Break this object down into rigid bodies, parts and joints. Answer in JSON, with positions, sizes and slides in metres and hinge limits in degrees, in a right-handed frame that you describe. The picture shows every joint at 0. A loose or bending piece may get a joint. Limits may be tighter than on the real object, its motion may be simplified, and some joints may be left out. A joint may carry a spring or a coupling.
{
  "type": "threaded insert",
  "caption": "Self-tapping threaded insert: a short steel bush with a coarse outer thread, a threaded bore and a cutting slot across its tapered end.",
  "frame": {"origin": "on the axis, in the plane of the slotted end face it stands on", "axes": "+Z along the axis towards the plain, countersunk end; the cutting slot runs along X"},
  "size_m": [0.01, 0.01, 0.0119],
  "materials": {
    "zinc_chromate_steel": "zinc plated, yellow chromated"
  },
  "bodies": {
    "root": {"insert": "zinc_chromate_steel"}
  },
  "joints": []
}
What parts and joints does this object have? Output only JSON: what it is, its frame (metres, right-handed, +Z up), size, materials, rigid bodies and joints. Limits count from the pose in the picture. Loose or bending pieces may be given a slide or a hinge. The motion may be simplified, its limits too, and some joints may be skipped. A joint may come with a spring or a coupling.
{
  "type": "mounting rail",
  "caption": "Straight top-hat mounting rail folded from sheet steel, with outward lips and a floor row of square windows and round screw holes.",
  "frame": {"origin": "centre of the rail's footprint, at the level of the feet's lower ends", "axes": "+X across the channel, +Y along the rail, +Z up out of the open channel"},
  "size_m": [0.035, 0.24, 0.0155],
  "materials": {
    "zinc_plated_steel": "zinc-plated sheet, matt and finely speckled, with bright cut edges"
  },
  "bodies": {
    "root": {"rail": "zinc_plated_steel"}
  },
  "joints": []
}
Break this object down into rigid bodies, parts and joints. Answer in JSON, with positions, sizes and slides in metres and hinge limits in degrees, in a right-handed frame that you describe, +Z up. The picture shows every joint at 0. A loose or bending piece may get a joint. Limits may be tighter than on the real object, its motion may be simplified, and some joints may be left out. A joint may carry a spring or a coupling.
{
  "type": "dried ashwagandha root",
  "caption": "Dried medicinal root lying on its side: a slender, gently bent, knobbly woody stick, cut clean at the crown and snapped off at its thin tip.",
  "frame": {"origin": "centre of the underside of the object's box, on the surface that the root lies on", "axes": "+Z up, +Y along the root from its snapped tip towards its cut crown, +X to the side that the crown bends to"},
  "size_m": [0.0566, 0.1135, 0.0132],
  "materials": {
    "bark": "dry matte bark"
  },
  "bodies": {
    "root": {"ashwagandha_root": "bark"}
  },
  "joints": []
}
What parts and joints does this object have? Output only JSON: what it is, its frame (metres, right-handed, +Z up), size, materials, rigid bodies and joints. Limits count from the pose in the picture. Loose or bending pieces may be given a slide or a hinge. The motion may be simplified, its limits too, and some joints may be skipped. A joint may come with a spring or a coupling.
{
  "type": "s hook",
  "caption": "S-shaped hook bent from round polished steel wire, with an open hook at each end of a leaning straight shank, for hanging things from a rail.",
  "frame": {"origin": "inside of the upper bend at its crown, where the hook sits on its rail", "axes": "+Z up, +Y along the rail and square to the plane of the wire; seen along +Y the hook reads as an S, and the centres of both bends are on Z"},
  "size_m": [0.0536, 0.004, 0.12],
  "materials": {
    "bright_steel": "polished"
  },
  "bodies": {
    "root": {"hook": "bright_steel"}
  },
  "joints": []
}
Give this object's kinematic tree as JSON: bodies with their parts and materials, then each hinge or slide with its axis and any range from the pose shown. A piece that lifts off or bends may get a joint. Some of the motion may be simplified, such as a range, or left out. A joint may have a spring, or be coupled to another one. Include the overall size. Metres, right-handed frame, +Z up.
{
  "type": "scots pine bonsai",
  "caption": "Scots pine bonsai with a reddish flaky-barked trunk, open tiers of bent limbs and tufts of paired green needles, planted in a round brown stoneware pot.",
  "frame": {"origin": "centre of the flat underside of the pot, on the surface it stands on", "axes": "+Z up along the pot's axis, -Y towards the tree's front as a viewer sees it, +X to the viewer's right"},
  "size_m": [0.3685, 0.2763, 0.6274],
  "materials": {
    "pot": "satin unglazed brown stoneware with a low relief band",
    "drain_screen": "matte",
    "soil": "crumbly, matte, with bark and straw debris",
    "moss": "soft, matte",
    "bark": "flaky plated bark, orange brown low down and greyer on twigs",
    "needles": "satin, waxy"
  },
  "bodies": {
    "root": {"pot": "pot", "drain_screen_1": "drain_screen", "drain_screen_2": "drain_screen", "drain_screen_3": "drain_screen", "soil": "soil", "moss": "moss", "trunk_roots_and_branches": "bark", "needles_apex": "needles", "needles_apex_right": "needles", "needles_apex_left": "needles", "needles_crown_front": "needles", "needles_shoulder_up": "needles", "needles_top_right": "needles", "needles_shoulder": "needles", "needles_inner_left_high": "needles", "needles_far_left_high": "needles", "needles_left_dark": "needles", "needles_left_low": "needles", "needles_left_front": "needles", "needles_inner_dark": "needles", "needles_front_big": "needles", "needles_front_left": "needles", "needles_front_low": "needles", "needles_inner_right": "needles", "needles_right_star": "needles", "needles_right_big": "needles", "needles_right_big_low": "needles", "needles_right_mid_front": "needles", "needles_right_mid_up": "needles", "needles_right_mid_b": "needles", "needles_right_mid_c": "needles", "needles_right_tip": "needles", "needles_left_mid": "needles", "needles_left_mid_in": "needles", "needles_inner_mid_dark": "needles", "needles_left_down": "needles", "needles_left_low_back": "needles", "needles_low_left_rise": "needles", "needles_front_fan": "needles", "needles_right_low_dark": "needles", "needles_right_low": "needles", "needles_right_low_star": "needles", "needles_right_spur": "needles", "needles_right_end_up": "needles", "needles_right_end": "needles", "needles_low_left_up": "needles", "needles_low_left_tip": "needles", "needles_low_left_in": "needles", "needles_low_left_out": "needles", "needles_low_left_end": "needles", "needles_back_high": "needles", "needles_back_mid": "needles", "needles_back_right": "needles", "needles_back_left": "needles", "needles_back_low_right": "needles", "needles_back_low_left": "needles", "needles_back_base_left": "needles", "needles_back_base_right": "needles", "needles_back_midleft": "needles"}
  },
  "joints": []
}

== Requirements ==
Set down the listing above in full, please, exactly as it appears.

== Finished answer ==
Break this object down into rigid bodies, parts and joints. Answer in JSON, with positions, sizes and slides in metres and hinge limits in degrees, in a right-handed frame that you describe. The picture shows every joint at 0. A loose or bending piece may get a joint. Limits may be tighter than on the real object, its motion may be simplified, and some joints may be left out. A joint may carry a spring or a coupling.
{
  "type": "threaded insert",
  "caption": "Self-tapping threaded insert: a short steel bush with a coarse outer thread, a threaded bore and a cutting slot across its tapered end.",
  "frame": {"origin": "on the axis, in the plane of the slotted end face it stands on", "axes": "+Z along the axis towards the plain, countersunk end; the cutting slot runs along X"},
  "size_m": [0.01, 0.01, 0.0119],
  "materials": {
    "zinc_chromate_steel": "zinc plated, yellow chromated"
  },
  "bodies": {
    "root": {"insert": "zinc_chromate_steel"}
  },
  "joints": []
}
What parts and joints does this object have? Output only JSON: what it is, its frame (metres, right-handed, +Z up), size, materials, rigid bodies and joints. Limits count from the pose in the picture. Loose or bending pieces may be given a slide or a hinge. The motion may be simplified, its limits too, and some joints may be skipped. A joint may come with a spring or a coupling.
{
  "type": "mounting rail",
  "caption": "Straight top-hat mounting rail folded from sheet steel, with outward lips and a floor row of square windows and round screw holes.",
  "frame": {"origin": "centre of the rail's footprint, at the level of the feet's lower ends", "axes": "+X across the channel, +Y along the rail, +Z up out of the open channel"},
  "size_m": [0.035, 0.24, 0.0155],
  "materials": {
    "zinc_plated_steel": "zinc-plated sheet, matt and finely speckled, with bright cut edges"
  },
  "bodies": {
    "root": {"rail": "zinc_plated_steel"}
  },
  "joints": []
}
Break this object down into rigid bodies, parts and joints. Answer in JSON, with positions, sizes and slides in metres and hinge limits in degrees, in a right-handed frame that you describe, +Z up. The picture shows every joint at 0. A loose or bending piece may get a joint. Limits may be tighter than on the real object, its motion may be simplified, and some joints may be left out. A joint may carry a spring or a coupling.
{
  "type": "dried ashwagandha root",
  "caption": "Dried medicinal root lying on its side: a slender, gently bent, knobbly woody stick, cut clean at the crown and snapped off at its thin tip.",
  "frame": {"origin": "centre of the underside of the object's box, on the surface that the root lies on", "axes": "+Z up, +Y along the root from its snapped tip towards its cut crown, +X to the side that the crown bends to"},
  "size_m": [0.0566, 0.1135, 0.0132],
  "materials": {
    "bark": "dry matte bark"
  },
  "bodies": {
    "root": {"ashwagandha_root": "bark"}
  },
  "joints": []
}
What parts and joints does this object have? Output only JSON: what it is, its frame (metres, right-handed, +Z up), size, materials, rigid bodies and joints. Limits count from the pose in the picture. Loose or bending pieces may be given a slide or a hinge. The motion may be simplified, its limits too, and some joints may be skipped. A joint may come with a spring or a coupling.
{
  "type": "s hook",
  "caption": "S-shaped hook bent from round polished steel wire, with an open hook at each end of a leaning straight shank, for hanging things from a rail.",
  "frame": {"origin": "inside of the upper bend at its crown, where the hook sits on its rail", "axes": "+Z up, +Y along the rail and square to the plane of the wire; seen along +Y the hook reads as an S, and the centres of both bends are on Z"},
  "size_m": [0.0536, 0.004, 0.12],
  "materials": {
    "bright_steel": "polished"
  },
  "bodies": {
    "root": {"hook": "bright_steel"}
  },
  "joints": []
}
Give this object's kinematic tree as JSON: bodies with their parts and materials, then each hinge or slide with its axis and any range from the pose shown. A piece that lifts off or bends may get a joint. Some of the motion may be simplified, such as a range, or left out. A joint may have a spring, or be coupled to another one. Include the overall size. Metres, right-handed frame, +Z up.
{
  "type": "scots pine bonsai",
  "caption": "Scots pine bonsai with a reddish flaky-barked trunk, open tiers of bent limbs and tufts of paired green needles, planted in a round brown stoneware pot.",
  "frame": {"origin": "centre of the flat underside of the pot, on the surface it stands on", "axes": "+Z up along the pot's axis, -Y towards the tree's front as a viewer sees it, +X to the viewer's right"},
  "size_m": [0.3685, 0.2763, 0.6274],
  "materials": {
    "pot": "satin unglazed brown stoneware with a low relief band",
    "drain_screen": "matte",
    "soil": "crumbly, matte, with bark and straw debris",
    "moss": "soft, matte",
    "bark": "flaky plated bark, orange brown low down and greyer on twigs",
    "needles": "satin, waxy"
  },
  "bodies": {
    "root": {"pot": "pot", "drain_screen_1": "drain_screen", "drain_screen_2": "drain_screen", "drain_screen_3": "drain_screen", "soil": "soil", "moss": "moss", "trunk_roots_and_branches": "bark", "needles_apex": "needles", "needles_apex_right": "needles", "needles_apex_left": "needles", "needles_crown_front": "needles", "needles_shoulder_up": "needles", "needles_top_right": "needles", "needles_shoulder": "needles", "needles_inner_left_high": "needles", "needles_far_left_high": "needles", "needles_left_dark": "needles", "needles_left_low": "needles", "needles_left_front": "needles", "needles_inner_dark": "needles", "needles_front_big": "needles", "needles_front_left": "needles", "needles_front_low": "needles", "needles_inner_right": "needles", "needles_right_star": "needles", "needles_right_big": "needles", "needles_right_big_low": "needles", "needles_right_mid_front": "needles", "needles_right_mid_up": "needles", "needles_right_mid_b": "needles", "needles_right_mid_c": "needles", "needles_right_tip": "needles", "needles_left_mid": "needles", "needles_left_mid_in": "needles", "needles_inner_mid_dark": "needles", "needles_left_down": "needles", "needles_left_low_back": "needles", "needles_low_left_rise": "needles", "needles_front_fan": "needles", "needles_right_low_dark": "needles", "needles_right_low": "needles", "needles_right_low_star": "needles", "needles_right_spur": "needles", "needles_right_end_up": "needles", "needles_right_end": "needles", "needles_low_left_up": "needles", "needles_low_left_tip": "needles", "needles_low_left_in": "needles", "needles_low_left_out": "needles", "needles_low_left_end": "needles", "needles_back_high": "needles", "needles_back_mid": "needles", "needles_back_right": "needles", "needles_back_left": "needles", "needles_back_low_right": "needles", "needles_back_low_left": "needles", "needles_back_base_left": "needles", "needles_back_base_right": "needles", "needles_back_midleft": "needles"}
  },
  "joints": []
}